Question

The driver of a train moving with a constant speed $v_1$ along a straight track sights another train at a distance d ahead of him on the same track moving in the same direction with a constant speed $v_2$. He at once applies the brakes and gives his train a constant retardation f.

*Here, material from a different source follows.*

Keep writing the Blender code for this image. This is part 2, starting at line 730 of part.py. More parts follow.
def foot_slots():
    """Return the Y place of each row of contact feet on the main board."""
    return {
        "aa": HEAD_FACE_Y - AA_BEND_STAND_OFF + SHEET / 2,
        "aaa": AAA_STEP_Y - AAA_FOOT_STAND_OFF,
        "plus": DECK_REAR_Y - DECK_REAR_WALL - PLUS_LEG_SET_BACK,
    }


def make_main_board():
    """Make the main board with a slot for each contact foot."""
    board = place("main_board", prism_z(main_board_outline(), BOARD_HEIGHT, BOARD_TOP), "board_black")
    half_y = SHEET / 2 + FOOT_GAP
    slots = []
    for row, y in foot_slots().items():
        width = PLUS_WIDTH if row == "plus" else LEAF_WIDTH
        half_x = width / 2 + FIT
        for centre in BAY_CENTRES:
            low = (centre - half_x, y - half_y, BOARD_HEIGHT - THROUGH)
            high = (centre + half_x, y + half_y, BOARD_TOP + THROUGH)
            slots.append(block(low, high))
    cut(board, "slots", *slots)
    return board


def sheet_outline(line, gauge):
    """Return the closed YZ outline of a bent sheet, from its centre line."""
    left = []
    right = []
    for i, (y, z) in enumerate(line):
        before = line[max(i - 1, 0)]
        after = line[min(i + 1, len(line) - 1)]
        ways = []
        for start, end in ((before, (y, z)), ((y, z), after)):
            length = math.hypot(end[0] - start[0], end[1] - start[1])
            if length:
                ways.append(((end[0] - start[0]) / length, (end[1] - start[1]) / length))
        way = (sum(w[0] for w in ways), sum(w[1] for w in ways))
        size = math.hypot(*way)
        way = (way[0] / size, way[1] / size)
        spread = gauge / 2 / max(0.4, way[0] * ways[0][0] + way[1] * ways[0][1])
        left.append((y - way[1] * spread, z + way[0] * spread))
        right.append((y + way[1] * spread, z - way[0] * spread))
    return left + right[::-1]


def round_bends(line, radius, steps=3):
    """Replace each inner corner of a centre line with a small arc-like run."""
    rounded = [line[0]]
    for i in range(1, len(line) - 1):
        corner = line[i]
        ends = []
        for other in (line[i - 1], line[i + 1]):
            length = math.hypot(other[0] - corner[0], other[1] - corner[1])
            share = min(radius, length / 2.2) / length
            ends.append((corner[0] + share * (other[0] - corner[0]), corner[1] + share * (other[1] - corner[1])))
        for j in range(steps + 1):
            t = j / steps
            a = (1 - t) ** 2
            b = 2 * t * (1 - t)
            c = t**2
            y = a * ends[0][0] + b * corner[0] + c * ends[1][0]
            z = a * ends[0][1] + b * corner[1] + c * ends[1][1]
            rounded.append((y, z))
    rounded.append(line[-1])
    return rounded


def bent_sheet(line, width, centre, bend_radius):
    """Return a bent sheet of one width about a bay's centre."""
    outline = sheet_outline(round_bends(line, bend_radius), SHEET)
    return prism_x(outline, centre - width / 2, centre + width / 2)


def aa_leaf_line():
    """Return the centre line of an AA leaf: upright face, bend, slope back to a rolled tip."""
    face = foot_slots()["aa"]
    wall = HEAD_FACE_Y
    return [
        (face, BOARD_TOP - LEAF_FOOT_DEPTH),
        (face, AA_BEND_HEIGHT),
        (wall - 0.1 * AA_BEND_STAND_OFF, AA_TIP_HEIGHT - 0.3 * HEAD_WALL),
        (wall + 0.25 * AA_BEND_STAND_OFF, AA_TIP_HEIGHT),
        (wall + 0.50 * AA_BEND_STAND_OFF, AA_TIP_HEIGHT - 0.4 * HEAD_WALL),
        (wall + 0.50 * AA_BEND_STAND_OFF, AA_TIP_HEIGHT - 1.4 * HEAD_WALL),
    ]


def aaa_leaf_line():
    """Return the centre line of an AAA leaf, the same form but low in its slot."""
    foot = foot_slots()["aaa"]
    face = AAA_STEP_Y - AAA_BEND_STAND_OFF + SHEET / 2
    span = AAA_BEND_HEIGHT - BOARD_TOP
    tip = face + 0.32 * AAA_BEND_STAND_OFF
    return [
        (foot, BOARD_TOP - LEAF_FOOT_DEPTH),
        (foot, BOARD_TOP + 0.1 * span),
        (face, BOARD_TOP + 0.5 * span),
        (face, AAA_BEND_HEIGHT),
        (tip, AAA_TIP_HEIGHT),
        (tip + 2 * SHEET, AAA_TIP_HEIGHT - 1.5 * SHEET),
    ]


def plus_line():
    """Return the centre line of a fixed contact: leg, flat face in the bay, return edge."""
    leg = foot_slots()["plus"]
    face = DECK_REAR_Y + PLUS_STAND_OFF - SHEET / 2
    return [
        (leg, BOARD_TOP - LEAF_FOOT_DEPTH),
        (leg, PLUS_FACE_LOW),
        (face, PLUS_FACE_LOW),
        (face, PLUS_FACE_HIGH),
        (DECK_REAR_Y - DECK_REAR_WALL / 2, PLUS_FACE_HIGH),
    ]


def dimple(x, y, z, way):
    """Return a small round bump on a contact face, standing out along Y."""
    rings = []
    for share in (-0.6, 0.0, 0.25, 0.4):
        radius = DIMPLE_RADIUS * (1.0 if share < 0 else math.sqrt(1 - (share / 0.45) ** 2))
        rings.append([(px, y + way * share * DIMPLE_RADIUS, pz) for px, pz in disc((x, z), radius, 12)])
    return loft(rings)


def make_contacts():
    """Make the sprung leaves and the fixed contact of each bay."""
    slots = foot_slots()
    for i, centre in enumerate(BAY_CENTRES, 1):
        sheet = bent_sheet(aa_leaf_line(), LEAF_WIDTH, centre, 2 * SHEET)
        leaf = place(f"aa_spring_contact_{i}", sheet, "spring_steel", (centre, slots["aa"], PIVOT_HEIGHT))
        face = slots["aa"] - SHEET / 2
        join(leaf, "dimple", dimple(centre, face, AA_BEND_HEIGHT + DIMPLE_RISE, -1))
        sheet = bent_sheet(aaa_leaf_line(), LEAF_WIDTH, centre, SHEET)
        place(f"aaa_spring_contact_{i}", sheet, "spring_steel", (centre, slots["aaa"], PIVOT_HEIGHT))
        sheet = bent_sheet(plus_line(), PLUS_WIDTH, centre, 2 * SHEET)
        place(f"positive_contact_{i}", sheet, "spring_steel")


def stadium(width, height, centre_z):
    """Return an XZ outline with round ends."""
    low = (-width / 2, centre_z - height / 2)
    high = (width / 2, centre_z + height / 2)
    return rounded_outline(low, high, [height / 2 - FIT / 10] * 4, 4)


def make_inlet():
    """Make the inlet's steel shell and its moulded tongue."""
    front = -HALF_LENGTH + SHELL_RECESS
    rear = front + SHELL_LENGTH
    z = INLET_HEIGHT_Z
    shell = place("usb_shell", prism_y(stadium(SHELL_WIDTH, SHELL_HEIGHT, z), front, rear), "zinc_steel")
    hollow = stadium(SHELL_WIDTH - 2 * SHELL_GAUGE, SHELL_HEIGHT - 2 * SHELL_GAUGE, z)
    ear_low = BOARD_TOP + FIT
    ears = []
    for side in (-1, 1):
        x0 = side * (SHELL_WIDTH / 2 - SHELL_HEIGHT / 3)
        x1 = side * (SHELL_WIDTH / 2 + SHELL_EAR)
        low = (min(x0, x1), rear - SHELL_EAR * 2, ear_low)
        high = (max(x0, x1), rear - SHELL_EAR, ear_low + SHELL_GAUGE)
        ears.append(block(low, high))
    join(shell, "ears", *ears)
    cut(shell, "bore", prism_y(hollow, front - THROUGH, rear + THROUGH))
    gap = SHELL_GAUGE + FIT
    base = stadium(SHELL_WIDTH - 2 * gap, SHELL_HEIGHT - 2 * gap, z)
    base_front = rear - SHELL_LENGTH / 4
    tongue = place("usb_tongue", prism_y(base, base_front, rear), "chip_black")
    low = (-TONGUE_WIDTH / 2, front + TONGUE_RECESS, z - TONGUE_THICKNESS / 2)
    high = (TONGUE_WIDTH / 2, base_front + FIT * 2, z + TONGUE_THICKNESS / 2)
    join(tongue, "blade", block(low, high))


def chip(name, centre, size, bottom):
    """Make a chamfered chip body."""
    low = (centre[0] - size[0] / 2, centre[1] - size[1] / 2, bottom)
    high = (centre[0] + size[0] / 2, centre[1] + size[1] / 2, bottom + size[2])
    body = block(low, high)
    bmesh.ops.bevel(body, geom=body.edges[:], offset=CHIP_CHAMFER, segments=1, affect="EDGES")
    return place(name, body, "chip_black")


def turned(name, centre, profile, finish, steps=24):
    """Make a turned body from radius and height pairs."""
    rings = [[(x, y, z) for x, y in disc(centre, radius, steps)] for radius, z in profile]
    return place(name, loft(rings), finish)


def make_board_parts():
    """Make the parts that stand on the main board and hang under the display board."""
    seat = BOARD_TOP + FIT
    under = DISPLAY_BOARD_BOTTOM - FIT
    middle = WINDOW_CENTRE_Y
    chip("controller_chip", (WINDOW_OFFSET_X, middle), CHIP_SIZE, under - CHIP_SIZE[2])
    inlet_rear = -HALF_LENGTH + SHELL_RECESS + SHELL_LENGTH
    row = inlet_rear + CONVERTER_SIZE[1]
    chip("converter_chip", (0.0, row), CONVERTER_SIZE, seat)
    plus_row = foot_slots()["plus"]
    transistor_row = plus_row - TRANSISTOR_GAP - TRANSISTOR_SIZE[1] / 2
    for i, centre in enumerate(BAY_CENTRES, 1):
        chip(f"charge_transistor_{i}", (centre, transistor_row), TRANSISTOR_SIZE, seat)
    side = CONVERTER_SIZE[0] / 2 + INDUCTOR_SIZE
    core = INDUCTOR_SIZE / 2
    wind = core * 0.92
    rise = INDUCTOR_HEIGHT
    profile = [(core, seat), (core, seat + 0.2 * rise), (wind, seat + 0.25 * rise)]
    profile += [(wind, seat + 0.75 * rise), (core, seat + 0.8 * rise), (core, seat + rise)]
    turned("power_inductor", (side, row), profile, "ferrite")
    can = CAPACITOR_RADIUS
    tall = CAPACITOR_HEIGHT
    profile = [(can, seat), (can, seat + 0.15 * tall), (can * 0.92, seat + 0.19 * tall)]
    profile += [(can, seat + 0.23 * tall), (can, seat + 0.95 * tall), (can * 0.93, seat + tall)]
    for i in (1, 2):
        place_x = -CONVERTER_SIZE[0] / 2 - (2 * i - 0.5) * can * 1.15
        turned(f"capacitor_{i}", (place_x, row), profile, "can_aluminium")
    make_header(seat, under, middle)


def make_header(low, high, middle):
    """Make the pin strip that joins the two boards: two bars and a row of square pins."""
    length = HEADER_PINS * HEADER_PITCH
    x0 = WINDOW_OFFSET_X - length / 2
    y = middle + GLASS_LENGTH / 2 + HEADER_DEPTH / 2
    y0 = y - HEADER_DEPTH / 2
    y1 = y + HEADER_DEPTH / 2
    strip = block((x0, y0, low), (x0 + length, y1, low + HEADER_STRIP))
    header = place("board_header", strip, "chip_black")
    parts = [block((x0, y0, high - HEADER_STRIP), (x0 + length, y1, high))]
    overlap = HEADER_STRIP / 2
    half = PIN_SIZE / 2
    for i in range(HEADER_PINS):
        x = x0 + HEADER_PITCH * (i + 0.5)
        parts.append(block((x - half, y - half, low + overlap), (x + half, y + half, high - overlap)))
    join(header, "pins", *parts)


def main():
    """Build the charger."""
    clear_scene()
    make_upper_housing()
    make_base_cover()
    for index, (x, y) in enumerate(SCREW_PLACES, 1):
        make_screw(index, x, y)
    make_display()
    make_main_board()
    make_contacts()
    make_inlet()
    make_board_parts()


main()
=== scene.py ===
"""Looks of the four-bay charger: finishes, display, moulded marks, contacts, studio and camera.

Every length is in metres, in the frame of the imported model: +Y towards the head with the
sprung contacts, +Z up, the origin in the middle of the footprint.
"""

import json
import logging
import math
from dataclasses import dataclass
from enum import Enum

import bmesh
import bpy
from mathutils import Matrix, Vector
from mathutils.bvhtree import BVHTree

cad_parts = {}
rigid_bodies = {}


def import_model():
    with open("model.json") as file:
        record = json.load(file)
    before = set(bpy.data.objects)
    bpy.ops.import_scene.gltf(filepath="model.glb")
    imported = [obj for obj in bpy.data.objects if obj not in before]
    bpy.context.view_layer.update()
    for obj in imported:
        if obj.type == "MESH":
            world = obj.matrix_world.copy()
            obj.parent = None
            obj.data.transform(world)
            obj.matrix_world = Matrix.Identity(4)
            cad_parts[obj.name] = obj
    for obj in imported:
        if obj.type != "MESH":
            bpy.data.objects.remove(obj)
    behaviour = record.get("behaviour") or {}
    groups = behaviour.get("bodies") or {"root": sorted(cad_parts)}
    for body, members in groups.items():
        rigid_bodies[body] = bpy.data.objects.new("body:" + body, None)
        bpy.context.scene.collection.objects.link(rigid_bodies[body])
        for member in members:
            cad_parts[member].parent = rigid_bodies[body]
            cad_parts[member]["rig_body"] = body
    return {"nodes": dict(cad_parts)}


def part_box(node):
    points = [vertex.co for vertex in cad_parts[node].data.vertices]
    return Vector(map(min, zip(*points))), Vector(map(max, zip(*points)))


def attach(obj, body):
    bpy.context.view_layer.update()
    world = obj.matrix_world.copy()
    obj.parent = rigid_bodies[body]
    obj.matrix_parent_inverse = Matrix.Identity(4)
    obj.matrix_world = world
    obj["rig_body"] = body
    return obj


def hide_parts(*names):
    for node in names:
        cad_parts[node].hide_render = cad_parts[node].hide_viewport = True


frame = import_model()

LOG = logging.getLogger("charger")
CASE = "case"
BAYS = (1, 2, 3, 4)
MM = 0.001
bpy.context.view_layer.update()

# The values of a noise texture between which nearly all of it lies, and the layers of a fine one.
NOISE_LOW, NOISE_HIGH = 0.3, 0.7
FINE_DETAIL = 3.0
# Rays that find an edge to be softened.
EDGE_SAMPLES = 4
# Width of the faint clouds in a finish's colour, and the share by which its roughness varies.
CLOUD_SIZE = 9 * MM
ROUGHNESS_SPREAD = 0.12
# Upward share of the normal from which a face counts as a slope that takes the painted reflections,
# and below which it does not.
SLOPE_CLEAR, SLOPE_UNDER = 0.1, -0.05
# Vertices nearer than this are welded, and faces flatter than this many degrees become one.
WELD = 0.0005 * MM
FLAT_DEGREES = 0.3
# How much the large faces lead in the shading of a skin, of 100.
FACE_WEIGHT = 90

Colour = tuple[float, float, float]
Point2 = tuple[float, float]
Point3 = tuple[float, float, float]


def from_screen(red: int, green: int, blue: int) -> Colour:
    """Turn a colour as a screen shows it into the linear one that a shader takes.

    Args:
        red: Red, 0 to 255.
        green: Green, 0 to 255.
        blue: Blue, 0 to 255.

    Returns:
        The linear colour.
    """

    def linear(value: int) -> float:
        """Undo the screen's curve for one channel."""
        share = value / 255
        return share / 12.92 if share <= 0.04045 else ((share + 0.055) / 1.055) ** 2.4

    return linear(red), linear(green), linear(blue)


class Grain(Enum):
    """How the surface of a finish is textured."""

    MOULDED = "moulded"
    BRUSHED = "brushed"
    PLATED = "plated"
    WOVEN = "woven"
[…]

There will be a collision of the trains if:

• A. $v_1>v_2$ and $\frac{(v_1-v_2{)}^2}{2f}<d$
• B. $v_1<v_2$ and $\frac{(v_1+v_2{)}^2}{2f}>d$
• C. $v_1>v_2$ and $\frac{(v_1-v_2{)}^2}{2f}>d$
• D. $v_1>v_2$ and $\frac{(v_1^2-v_2^2)}{2f}>d$

Answer 1

The correct option is C $v_1>v_2$ and $\frac{(v_1-v_2{)}^2}{2f}>d$

Relative velocity $v_{12}=v_1-v_2$,

Relative separation $s_{12}=d$,

Relative acceleration $a_{12}=a_1-a_2=-f$

Let at time $t$ , trains collides.

Using $s=ut+\frac{1}{2}a{t}^2$ $\Rightarrow d=(v_1-v_2)t-\frac{1}{2}f{t}^2$

$\Rightarrow f{t}^2-2(v_1-v_2)t+2d=0$,

For real solution of $t$, $\left(2\right(v_1-v_2){)}^2-4\times f\times 2d>0$

$\Rightarrow \frac{(v_1-v_2{)}^2}{2f}>d$

$\therefore$ For collision $v_1>v_2$ and $\frac{(v_1-v_2{)}^2}{2f}>d$